3Q23 Business Update: Impressive turnaround with more growth headroom ahead
- Underlying profit increased >80% y-o-y on strength in Health & Beauty, Convenience Stores and Restaurants, offset by softer Grocery Retail and Home Furnishing results
- Management guided for substantially lower growth rate in 4Q23 given base effect of Health & Beauty segment
- Likely to miss FY23F expectations of 66% growth in 2H23F, but see multiple growth catalysts going into FY24
- YTD share price correction unjustified given clear recovery trajectory; Maintain BUY, TP at US$3.80
What’s new?
DFI 3Q23 interim management update highlighted >80% growth in underlying profit over 3Q22. In its interim update, DFI Retail Group (DFI) shared that the substantial growth was driven by Health & Beauty (H&B), Convenience Stores (CS) and Restaurants segments, offset by lower results in Grocery Retail and Home Furnishing segments.
Management guided for lower growth rate in 4Q23 compared to the current >80% seen in 3Q23. Management stated that given high base in 4Q22 on strong H&B sales due to surge in COVID cases post relaxation of mobility restrictions in China, it is expecting substantially lower 4Q23 growth relative to current >80% for 3Q23.

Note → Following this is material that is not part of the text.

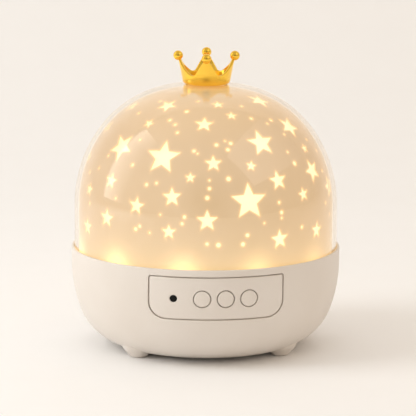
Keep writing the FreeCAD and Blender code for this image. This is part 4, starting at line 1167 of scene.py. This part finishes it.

We summarise the segmental commentaries in the table below:

Our views
Continued signs of recovery, but likely to miss FY23F expectations. 3Q23 business update again reinforces our recovery investment thesis. Post-COVID recovery continues to provide a significant boost to Convenience Store, Health & Beauty and Maxim’s despite the soft consumer sentiments in Mainland China. We believe management guidance is hinting at continued growth in 4Q23 potentially in the mid double-digit range, lower than the very strong 80% currently seen, but still relatively impressive. Based on our initial assessment, we believe the company’s 2H23 core PATMI could fall short of our 2H23F core PATMI at US$134m (66% y-o-y growth).
See Yonghui performance as potential risk to our earnings forecast. Sun Art Retail, a close competitor to Yonghui, announced a profit warning of widening losses in 1HFY24, which could imply a similar situation at Yonghui. We have penciled in continued losses within our revised forecast post 2Q23 earnings and that losses will persist into FY24F. Nonetheless, we do not discount the risk of widening losses even going into FY24F, which might adversely impact our FY24F earnings.
Valuations pegged to FY24F earnings; Reiterate BUY; TP: US$3.80. While earnings recovery could fall short of our expectations for FY23F, we expect growth momentum to continue into FY24F with normalisation of tourist arrivals to Hong Kong boosting H&B and Maxim’s. In addition, generally higher sales should contribute to improved margins due to operating leverage. Share price has retreated by 18% YTD, and back to the same level a year ago when restrictions were just lifted. We believe this may not be justified given that we are clearly on the recovery path. We maintain our BUY call with TP of US$3.80, pegged to 17.4x PE ratio on its FY24F earnings, which is -1.5S.D. of its 10 year historical pre-COVID PE valuation.